Unlike my brother, I did see Porgy and Bess, and completely agree about the projections in that (review here.
I too have seen concert performances with more expression. Indeed, the last time I heard Fidelio in Edinburgh was one under Mackerras with the SCO and Christine Brewer. That was in a different galaxy.
And speaking of concert opera, it is rather a shame that there is none on offer in this year's programme.
Odd and unusual staging yes but I'm struggling to believe you we're at the same performance that I was. The performance of Leonore and Florestan were both vocally superb and the booing was not of the director but of the character of Pizzaro!
Still, it would be a dull world if we all agreed on the merits of any performance....
In 35 years I have walked out of only 2 staged performances. The first was an amateur production of Brigadoon at the Churchill Theatre in the 1970s and the second was last night.
The conceptual artist Gary Hill got it wrong.
Opera is primarily about music performed in a dramatic way. When the brain has to respond to continually changing, and often banal images what goes in the ears takes second place to what is going in through the eyes.
The music suffered in a big way.
From the low frequency buzz followed by the 'narrator' before the overture, the concept was daft.
Much of the imagery was puerile, the intonation of the orchestra was, at times, suspect and there was little or no drama.
The gauze put an artificial barrier between the performers and the audience.
Where was the "tingle factor"?
In so many ways this whole performance was wrong - we left at the interval!

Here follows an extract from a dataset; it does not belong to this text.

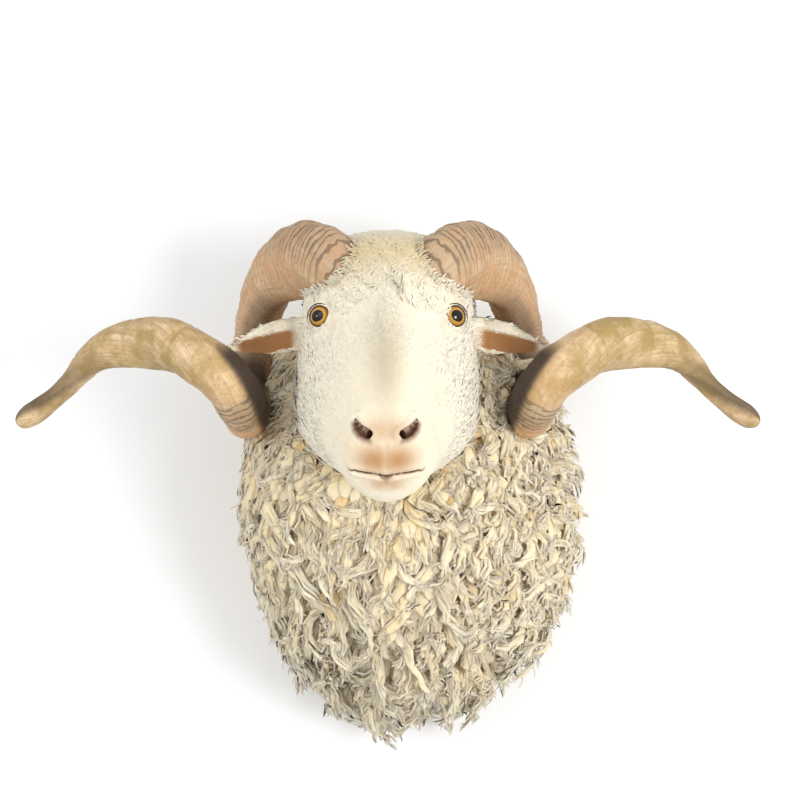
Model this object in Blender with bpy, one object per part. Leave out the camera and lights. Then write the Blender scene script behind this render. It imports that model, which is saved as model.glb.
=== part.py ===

To respond to two points raised by anonymous at 14.40:
a) I have heard this opera live twice before in first class performances - by Lisa Milne, the LPO and Mark Elder and by Christine Brewer, the SCO and Sir Charles Mackerras. Last night's performance was nowhere near the same league either musically or with respect to the role of Leonora.
b) There were two lots of booing. Some limited pantomime style booing of Pizarro and a rather more full throated response to the directorial team.
The staging of last nights Fidelio was different and as said not completely consistent. However, I did not find it inappropriate. It was eerie in a modern way instead of medieval dungeons - OK Musically it was not all bad either, the lead performers Nikolai Schukoff (Florestan) and Erika Sunnegårdh (Leonora) were both great and as a result the second act was very enjoyable. I would agree, though, that the orchestra was too loud at times (especially during the first act).
Concert performances are the future, especially for fairly static works such as this.Opera North's Ring cycle is a very good example of how well this can work. Maybe Bayreuth should follow suit since this year's Ring there was apparently a ludicrous mess.
Pizzaro was boo'd as a baddy and then the director was boo'd for being rubbish. The whole performance was ruined for me by the projection screen which obscured and muffled the singers. They should have lifted the screen after the introduction IMO and then it would have been OK (or had the screen behind the performers). I found the show boring and un-musical and the direction incompetent and pointless. 1 star from me.